Rien. Absolument rien. J’ai même eu le sentiment, à un moment, de me faire manipuler. Mais les choses vont bouger, le ministère de l’Éducation nationale me l’a garanti. J’ai envie d’y croire, parce que je crois encore à la politique, à son rôle. Mais si rien ne se passe, je vais sérieusement déchanter.
Votre parole a du poids, on l’a vu ces derniers jours avec les réactions suscitées par vos déclarations dans France Football sur l’absence de Benzema et Ben Arfa dans l’équipe de France pour l’Euro. Comment l’avez-vous vécu ?

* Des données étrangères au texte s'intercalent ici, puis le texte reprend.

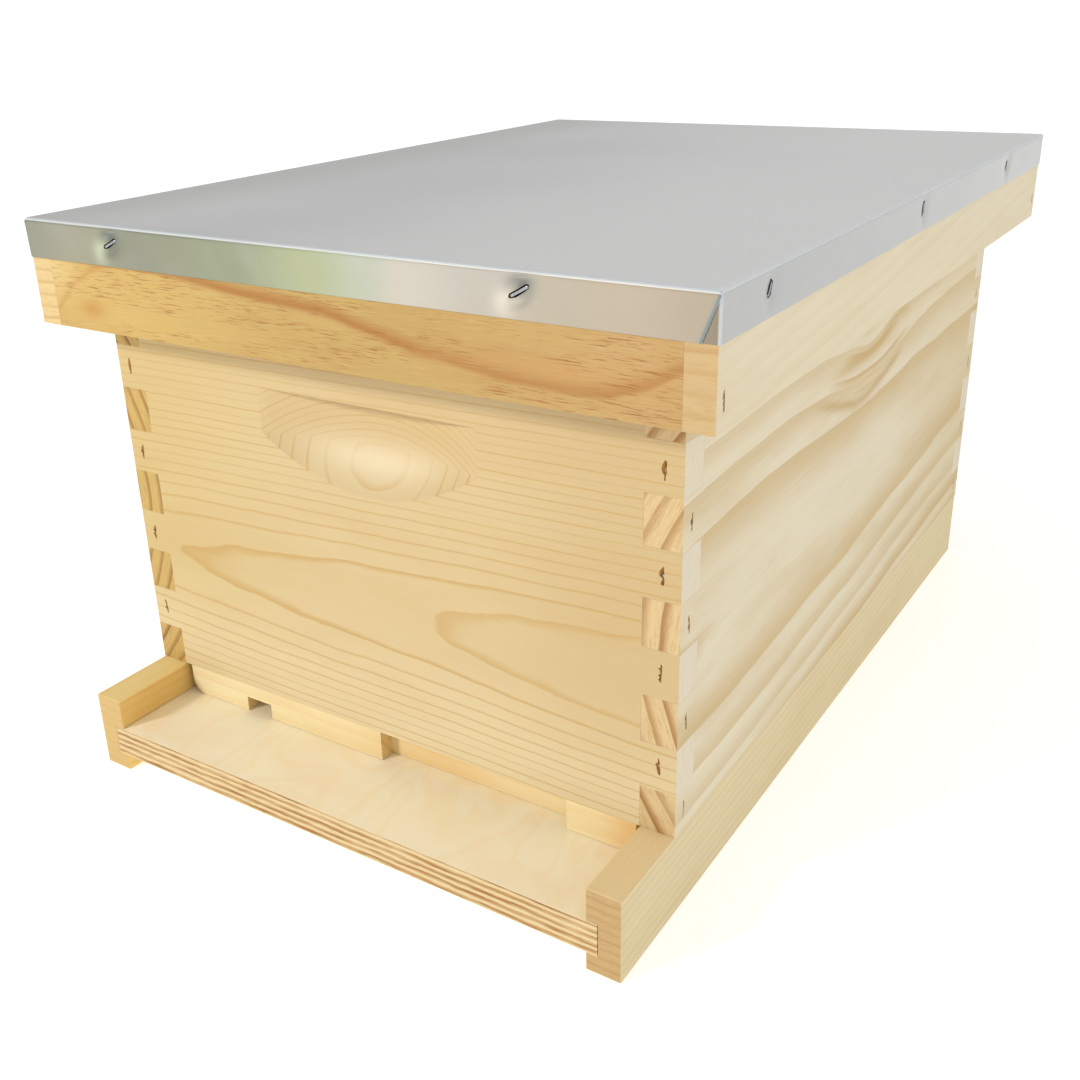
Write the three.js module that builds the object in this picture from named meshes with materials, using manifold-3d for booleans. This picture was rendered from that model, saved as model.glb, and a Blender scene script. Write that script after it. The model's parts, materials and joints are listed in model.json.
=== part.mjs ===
// A deep eight-frame Langstroth beehive: bottom board, entrance reducer, hive body with its
// frames, inner cover and telescoping outer cover with a folded metal sheet.
// Millimetres, +Z up. The entrance faces -Y. The origin is under the middle of the whole hive.
import * as THREE from "three";
import { mergeVertices } from "three/addons/utils/BufferGeometryUtils.js";
import Module from "manifold-3d";

const wasm = await Module();
wasm.setup();

// Driving dimensions. Every one is a multiple of 1/8 mm.
const fit = 0.25; // clearance between pieces that touch
const board = 19; // thickness of the planed boards
const hiveWidth = 355.5;
const hiveLength = 505;

const rail = { height: 47.5, grooveDepth: 6.5 };
const floor = { top: 28.5, thickness: 18, landing: 53.75 };
const reducer = { side: 18.5, left: -154.75, right: 156.75, setBack: 0.5, cornerRadius: 9 };
const smallNotch = { left: -108.25, width: 19, height: 9.5 };
const wideNotch = { left: -4.5, width: 121, depth: 9.5 };

const bodyHeight = 244.5;
const finger = { first: 24, pitch: 25.5 }; // box-joint fingers, counted from the bottom edge
const rabbet = { width: 9.5, depth: 16 };
// A handhold is turned about an upright axis: a straight band, then a taper to nothing below.
const handhold = { width: 140, depth: 13.5, top: 192, crease: 166.5, bottom: 142.5 };

const frameCount = 8;
const framePitch = 35;
const frame = { drop: 6.25, height: 231.75, endBarOuter: 223.75, endBarThickness: 9.5 };
const topBar = { length: 482.5, width: 27, height: 19, lugWidth: 22, lugHeight: 9.5 };
const endBar = { width: 34.75, footWidth: 28.5, shoulder: 80, taper: 14 };
const bottomBar = { width: 19, height: 9.5 };
const foundation = { thickness: 3, halfLength: 211.5, tongue: 3 };

const inner = { height: 18.75, rimWidth: 25, panel: 6, panelBase: 9.75, tongue: 6.25 };
const innerHole = { width: 32, length: 90 };
const ventNotch = { width: 25, height: 8 };

const cover = { width: 403, length: 552.5, rimHeight: 44, rimThickness: 14, topBoard: 12 };
const sheet = { thickness: 0.75, skirt: 21 };
const coverShift = { x: 4, y: -8 }; // the cover has play, and sits to the right and forward

// Derived levels and half sizes
const halfWidth = hiveWidth / 2;
const halfLength = hiveLength / 2;
const insideX = halfWidth - board;
const insideY = halfLength - board;
const bottomFront = -halfLength - floor.landing;
const bodyBase = rail.height + fit;
const innerBase = bodyBase + bodyHeight + fit;
const lidBase = innerBase + inner.height + fit;
const frameTop = bodyHeight - frame.drop;
const frameBottom = frameTop - frame.height;
const over = 5; // how far a cutter runs past the face that it opens

// Solids

function box(x0, x1, y0, y1, z0, z1) {
  const shape = new THREE.BoxGeometry(x1 - x0, y1 - y0, z1 - z0);
  return shape.translate((x0 + x1) / 2, (y0 + y1) / 2, (z0 + z1) / 2);
}

function outlineShape(points) {
  return new THREE.Shape(points.map(([u, v]) => new THREE.Vector2(u, v)));
}

// An outline in X and Z, extruded along Y.
function prismAlongY(shape, y0, y1) {
  const turn = new THREE.Matrix4().set(1, 0, 0, 0, 0, 0, -1, y1, 0, 1, 0, 0, 0, 0, 0, 1);
  const options = { depth: y1 - y0, bevelEnabled: false, curveSegments: 8 };
  return new THREE.ExtrudeGeometry(shape, options).applyMatrix4(turn);
}

// An outline in Y and Z, extruded along X.
function prismAlongX(shape, x0, x1) {
  const turn = new THREE.Matrix4().set(0, 0, 1, x0, 1, 0, 0, 0, 0, 1, 0, 0, 0, 0, 0, 1);
  const options = { depth: x1 - x0, bevelEnabled: false };
  return new THREE.ExtrudeGeometry(shape, options).applyMatrix4(turn);
}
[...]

Mal. J’ai été triste de voir les proportions que cela a pris. La vérité est qu’il s’agit d’un malheureux concours de circonstances. J’ai fait une interview au mauvais moment, davantage pour rendre service à un ami de France Football que par envie de m’exprimer. Mais je n’ai pas l’habitude d’esquiver les questions. Quand le gamin de France Football m’a interrogé, j’ai répondu spontanément, sans me soucier du moment où je le faisais. Je n’aurais jamais pensé que Cantona et Benzema fassent une sortie, je me suis retrouvé au milieu dans un mauvais timing. Mais je ne cherche pas d’excuses, j’assume.